▶ [Task to complete]
Where the string "frame" occurs in the material below, report the whole line.

▶ [Supplied data]
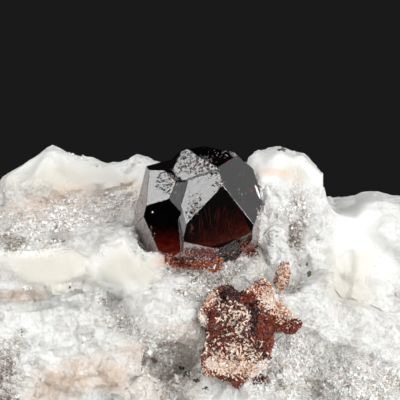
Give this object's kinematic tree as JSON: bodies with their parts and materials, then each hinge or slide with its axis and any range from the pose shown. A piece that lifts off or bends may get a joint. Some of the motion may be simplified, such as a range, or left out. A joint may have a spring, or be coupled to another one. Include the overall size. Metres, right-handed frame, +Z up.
{
  "type": "garnet crystal in matrix",
  "caption": "Dark red faceted garnet seated in a rough lump of white feldspar and quartz, with a rusty broken garnet below it.",
  "frame": {"origin": "middle of the flat base, at the bottom centre of the whole specimen's box", "axes": "+X along the specimen's length, +Z up, -Y toward the side that shows the garnet"},
  "size_m": [0.0646, 0.0386, 0.0345],
  "materials": {
    "matrix_rock": "broken white feldspar with sugary grey quartz, satin to rough",
    "garnet_crystal": "deep red clear crystal, polished and lightly etched natural faces",
    "weathered_garnet": "rusty brown crumbly garnet, broken and iron stained"
  },
  "bodies": {
    "root": {"matrix": "matrix_rock", "garnet": "garnet_crystal", "broken_garnet": "weathered_garnet", "garnet_splinter": "weathered_garnet"}
  },
  "joints": []
}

▶ [Result]
Give this object's kinematic tree as JSON: bodies with their parts and materials, then each hinge or slide with its axis and any range from the pose shown. A piece that lifts off or bends may get a joint. Some of the motion may be simplified, such as a range, or left out. A joint may have a spring, or be coupled to another one. Include the overall size. Metres, right-handed frame, +Z up.
  "frame": {"origin": "middle of the flat base, at the bottom centre of the whole specimen's box", "axes": "+X along the specimen's length, +Z up, -Y toward the side that shows the garnet"},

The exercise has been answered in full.